YOUR GOAL: The required output consists solely of the lines from the one containing "sphere = (radius**2" down to the one containing "if empty is", both included, each quoted exactly.

DATA LINES:
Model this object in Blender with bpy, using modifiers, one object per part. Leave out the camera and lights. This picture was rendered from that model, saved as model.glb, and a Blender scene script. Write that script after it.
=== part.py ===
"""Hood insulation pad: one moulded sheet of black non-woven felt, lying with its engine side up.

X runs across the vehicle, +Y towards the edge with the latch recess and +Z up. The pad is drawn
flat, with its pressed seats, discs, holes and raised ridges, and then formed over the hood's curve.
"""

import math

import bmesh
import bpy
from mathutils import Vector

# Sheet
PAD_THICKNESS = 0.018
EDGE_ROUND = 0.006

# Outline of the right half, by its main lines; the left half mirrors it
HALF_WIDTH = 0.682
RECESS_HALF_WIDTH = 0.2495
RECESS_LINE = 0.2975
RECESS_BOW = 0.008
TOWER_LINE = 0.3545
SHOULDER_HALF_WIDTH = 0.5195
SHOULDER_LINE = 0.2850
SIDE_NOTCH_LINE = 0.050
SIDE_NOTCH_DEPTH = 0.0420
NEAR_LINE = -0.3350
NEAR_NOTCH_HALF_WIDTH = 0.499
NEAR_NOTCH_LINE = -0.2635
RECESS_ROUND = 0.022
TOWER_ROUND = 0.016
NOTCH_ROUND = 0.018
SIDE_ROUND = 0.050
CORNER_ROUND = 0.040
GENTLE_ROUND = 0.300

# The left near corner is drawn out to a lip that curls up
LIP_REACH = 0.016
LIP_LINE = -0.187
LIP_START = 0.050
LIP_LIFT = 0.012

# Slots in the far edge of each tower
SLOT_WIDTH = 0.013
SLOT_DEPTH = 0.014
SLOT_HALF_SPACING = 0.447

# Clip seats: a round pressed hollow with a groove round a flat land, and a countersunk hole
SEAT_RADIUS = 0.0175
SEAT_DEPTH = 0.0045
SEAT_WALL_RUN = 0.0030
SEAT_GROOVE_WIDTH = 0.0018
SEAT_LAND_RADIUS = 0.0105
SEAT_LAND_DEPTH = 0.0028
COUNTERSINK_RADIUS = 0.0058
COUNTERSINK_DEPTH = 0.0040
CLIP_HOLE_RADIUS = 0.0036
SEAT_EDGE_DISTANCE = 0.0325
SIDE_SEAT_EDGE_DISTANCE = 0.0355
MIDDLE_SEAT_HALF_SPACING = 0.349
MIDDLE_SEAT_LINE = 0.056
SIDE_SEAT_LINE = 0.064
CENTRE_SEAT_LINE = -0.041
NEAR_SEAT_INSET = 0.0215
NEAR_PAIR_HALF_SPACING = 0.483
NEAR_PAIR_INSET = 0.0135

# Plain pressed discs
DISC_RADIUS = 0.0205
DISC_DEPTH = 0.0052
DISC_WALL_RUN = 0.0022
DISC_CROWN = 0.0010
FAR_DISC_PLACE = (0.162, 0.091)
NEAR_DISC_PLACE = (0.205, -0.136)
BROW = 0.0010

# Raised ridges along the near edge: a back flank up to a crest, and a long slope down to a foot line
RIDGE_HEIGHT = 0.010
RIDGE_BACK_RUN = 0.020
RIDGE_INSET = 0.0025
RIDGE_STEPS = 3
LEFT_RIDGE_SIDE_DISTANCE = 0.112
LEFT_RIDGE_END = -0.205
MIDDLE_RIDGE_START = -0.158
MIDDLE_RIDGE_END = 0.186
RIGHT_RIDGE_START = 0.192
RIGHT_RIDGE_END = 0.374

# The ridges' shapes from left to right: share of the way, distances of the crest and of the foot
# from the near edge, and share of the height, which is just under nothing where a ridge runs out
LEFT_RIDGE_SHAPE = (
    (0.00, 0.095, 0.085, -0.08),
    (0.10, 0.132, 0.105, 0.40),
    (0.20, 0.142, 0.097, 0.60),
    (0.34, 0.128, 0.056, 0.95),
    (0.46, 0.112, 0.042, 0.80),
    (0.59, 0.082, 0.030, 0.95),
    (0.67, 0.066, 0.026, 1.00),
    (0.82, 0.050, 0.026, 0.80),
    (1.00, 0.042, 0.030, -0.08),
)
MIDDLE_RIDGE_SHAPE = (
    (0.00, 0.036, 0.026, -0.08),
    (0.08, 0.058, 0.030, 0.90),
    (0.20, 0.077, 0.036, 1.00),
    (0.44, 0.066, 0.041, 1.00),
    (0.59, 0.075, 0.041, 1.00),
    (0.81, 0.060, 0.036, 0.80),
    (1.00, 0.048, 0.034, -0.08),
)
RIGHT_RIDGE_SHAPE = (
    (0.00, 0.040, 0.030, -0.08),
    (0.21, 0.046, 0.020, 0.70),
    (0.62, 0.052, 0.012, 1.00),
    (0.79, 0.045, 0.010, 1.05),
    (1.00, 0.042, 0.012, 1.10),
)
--
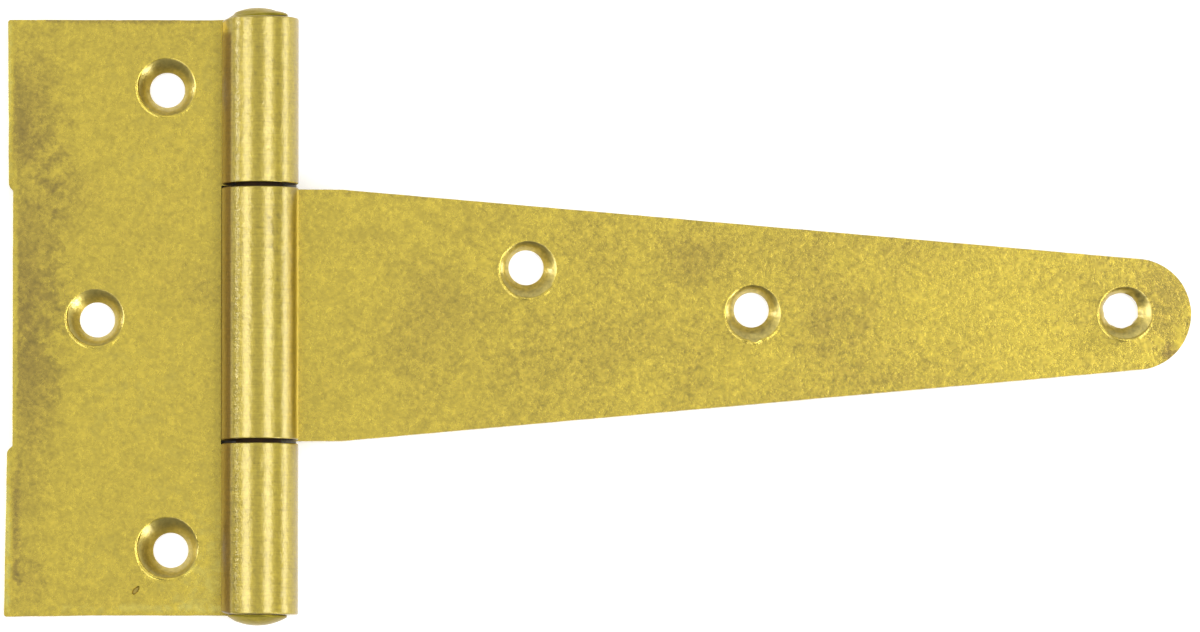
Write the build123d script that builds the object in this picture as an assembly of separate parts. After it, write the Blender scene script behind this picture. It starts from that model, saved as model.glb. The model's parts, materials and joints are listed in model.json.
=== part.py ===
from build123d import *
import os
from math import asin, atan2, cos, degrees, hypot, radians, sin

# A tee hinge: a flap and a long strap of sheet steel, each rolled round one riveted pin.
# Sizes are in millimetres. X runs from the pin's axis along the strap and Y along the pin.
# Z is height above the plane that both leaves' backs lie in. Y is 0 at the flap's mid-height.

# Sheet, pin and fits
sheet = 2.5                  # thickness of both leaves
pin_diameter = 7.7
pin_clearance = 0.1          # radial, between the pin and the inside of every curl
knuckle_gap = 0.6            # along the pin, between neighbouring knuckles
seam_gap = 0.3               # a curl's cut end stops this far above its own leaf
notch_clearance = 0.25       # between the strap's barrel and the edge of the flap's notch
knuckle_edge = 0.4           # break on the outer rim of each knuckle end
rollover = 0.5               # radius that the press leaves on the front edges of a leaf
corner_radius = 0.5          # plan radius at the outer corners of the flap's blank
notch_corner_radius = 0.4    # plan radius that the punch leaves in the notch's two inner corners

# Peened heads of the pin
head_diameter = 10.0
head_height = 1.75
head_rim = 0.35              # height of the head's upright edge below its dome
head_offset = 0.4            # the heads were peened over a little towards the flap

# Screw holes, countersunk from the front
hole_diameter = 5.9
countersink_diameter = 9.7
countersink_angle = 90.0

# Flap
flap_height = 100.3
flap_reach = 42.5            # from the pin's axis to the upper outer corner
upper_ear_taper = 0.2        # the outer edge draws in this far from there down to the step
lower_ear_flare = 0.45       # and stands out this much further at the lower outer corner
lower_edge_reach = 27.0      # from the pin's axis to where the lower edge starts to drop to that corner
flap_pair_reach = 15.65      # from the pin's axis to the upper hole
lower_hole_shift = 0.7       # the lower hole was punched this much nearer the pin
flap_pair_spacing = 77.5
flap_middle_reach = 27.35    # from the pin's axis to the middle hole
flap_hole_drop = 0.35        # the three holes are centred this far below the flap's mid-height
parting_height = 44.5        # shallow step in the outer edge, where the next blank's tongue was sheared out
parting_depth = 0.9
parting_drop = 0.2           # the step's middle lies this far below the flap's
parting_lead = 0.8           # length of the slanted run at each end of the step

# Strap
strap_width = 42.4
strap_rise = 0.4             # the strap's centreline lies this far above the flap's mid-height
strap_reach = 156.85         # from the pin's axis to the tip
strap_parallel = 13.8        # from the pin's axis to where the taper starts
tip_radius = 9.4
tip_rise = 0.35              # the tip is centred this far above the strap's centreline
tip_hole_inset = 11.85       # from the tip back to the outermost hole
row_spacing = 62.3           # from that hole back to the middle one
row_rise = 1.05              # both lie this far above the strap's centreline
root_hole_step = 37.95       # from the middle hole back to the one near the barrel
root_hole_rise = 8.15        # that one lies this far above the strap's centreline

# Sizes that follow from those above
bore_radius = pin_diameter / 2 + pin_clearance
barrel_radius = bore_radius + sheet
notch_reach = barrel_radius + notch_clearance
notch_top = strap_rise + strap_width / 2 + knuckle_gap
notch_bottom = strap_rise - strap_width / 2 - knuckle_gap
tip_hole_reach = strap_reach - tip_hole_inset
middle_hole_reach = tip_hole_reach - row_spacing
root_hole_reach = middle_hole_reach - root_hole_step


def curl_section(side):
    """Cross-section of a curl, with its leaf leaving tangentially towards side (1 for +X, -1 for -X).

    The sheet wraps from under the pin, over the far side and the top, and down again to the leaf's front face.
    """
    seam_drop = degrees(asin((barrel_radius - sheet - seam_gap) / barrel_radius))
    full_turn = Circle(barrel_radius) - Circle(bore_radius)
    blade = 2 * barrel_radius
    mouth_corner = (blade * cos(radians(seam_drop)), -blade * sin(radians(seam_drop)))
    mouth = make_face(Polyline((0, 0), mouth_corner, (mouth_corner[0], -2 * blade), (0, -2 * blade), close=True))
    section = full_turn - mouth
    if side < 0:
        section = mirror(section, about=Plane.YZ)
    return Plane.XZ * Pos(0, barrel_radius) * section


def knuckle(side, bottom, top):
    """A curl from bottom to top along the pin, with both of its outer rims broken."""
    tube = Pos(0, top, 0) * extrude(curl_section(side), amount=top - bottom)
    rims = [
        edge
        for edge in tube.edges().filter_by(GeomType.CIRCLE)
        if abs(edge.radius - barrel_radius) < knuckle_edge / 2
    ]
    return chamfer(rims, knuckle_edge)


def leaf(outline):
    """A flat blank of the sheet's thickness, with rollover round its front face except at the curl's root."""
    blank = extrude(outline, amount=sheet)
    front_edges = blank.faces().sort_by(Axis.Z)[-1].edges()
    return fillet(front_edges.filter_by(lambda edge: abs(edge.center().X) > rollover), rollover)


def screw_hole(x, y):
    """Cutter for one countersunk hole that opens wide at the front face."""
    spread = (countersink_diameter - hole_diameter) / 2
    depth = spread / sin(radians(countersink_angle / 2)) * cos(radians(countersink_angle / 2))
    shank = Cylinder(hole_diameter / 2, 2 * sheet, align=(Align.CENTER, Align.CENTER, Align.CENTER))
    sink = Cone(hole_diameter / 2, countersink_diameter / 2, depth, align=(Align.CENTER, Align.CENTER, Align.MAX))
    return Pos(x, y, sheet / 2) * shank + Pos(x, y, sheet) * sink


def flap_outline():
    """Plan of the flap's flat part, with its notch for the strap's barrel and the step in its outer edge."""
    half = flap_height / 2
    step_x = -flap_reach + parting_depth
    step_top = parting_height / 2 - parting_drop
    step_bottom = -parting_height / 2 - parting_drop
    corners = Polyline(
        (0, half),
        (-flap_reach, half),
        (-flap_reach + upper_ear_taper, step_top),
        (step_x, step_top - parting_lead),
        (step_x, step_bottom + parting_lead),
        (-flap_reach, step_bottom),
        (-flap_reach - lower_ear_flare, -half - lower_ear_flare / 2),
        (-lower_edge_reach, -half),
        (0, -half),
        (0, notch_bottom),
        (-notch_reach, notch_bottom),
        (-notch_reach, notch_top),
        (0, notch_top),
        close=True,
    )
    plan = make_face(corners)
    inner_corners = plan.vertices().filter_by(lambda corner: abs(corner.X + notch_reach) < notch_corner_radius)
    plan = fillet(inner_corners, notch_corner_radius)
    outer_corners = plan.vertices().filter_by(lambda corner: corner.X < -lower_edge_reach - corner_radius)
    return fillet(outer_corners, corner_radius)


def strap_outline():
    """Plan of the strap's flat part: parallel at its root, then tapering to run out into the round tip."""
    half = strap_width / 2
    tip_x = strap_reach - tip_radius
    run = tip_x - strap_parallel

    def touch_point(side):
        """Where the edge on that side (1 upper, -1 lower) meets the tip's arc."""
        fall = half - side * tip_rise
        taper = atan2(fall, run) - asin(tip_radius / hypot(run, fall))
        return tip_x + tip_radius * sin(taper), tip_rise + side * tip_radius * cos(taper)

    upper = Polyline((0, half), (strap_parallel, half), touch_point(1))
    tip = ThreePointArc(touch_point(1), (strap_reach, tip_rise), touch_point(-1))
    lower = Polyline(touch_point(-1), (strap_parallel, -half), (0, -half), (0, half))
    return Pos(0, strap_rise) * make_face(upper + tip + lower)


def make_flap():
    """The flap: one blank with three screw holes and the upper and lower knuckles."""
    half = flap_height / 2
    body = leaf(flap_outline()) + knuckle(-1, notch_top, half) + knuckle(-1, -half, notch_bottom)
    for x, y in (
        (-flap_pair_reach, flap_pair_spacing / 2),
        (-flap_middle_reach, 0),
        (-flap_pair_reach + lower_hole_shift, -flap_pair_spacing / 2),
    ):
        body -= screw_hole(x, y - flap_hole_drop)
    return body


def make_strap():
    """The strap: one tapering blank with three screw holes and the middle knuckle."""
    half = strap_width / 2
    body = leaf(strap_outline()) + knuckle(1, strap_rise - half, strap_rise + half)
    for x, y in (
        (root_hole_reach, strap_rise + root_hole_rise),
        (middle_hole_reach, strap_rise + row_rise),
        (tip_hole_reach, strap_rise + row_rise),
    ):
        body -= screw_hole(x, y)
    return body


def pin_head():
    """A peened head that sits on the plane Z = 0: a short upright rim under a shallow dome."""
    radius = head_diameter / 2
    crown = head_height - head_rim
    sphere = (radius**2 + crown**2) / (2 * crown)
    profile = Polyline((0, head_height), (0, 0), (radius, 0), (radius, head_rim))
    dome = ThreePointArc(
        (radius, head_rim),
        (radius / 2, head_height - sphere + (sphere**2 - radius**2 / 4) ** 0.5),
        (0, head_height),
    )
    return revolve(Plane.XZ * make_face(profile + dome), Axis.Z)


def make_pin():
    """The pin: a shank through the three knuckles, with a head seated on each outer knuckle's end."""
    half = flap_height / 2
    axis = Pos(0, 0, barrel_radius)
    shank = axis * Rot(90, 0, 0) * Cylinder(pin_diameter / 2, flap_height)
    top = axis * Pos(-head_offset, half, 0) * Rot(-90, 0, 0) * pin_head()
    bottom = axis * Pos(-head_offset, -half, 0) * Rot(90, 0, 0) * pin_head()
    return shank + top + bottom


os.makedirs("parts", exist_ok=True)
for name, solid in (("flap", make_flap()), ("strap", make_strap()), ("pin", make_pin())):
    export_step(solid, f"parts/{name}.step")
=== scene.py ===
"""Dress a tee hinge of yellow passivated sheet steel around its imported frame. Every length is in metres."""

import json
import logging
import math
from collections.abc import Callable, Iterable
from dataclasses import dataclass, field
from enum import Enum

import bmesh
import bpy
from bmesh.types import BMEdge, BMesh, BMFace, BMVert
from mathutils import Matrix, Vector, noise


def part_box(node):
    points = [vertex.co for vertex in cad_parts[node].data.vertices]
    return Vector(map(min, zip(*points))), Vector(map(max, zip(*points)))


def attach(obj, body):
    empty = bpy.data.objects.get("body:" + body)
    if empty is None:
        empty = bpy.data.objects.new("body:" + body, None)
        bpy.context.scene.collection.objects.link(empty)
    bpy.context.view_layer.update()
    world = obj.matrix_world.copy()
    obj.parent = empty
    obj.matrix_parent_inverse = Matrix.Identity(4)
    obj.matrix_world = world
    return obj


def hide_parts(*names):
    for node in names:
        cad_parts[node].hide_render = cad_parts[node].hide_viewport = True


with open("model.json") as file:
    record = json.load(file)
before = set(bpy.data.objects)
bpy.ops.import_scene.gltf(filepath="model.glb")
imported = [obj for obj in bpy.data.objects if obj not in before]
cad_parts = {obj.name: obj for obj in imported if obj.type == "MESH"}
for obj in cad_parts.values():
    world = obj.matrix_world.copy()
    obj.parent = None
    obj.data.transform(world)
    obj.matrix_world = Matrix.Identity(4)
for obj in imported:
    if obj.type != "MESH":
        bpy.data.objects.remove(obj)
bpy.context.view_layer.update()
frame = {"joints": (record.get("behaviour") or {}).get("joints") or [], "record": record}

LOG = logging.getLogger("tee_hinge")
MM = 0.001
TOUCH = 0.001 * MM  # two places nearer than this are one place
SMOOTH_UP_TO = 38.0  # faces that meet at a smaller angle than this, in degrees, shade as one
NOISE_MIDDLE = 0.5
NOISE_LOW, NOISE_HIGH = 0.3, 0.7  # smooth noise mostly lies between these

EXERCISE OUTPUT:
    sphere = (radius**2 + crown**2) / (2 * crown)
    profile = Polyline((0, head_height), (0, 0), (radius, 0), (radius, head_rim))
    dome = ThreePointArc(
        (radius, head_rim),
        (radius / 2, head_height - sphere + (sphere**2 - radius**2 / 4) ** 0.5),
        (0, head_height),
    )
    return revolve(Plane.XZ * make_face(profile + dome), Axis.Z)


def make_pin():
    """The pin: a shank through the three knuckles, with a head seated on each outer knuckle's end."""
    half = flap_height / 2
    axis = Pos(0, 0, barrel_radius)
    shank = axis * Rot(90, 0, 0) * Cylinder(pin_diameter / 2, flap_height)
    top = axis * Pos(-head_offset, half, 0) * Rot(-90, 0, 0) * pin_head()
    bottom = axis * Pos(-head_offset, -half, 0) * Rot(90, 0, 0) * pin_head()
    return shank + top + bottom


os.makedirs("parts", exist_ok=True)
for name, solid in (("flap", make_flap()), ("strap", make_strap()), ("pin", make_pin())):
    export_step(solid, f"parts/{name}.step")
=== scene.py ===
"""Dress a tee hinge of yellow passivated sheet steel around its imported frame. Every length is in metres."""

import json
import logging
import math
from collections.abc import Callable, Iterable
from dataclasses import dataclass, field
from enum import Enum

import bmesh
import bpy
from bmesh.types import BMEdge, BMesh, BMFace, BMVert
from mathutils import Matrix, Vector, noise


def part_box(node):
    points = [vertex.co for vertex in cad_parts[node].data.vertices]
    return Vector(map(min, zip(*points))), Vector(map(max, zip(*points)))


def attach(obj, body):
    empty = bpy.data.objects.get("body:" + body)
    if empty is None:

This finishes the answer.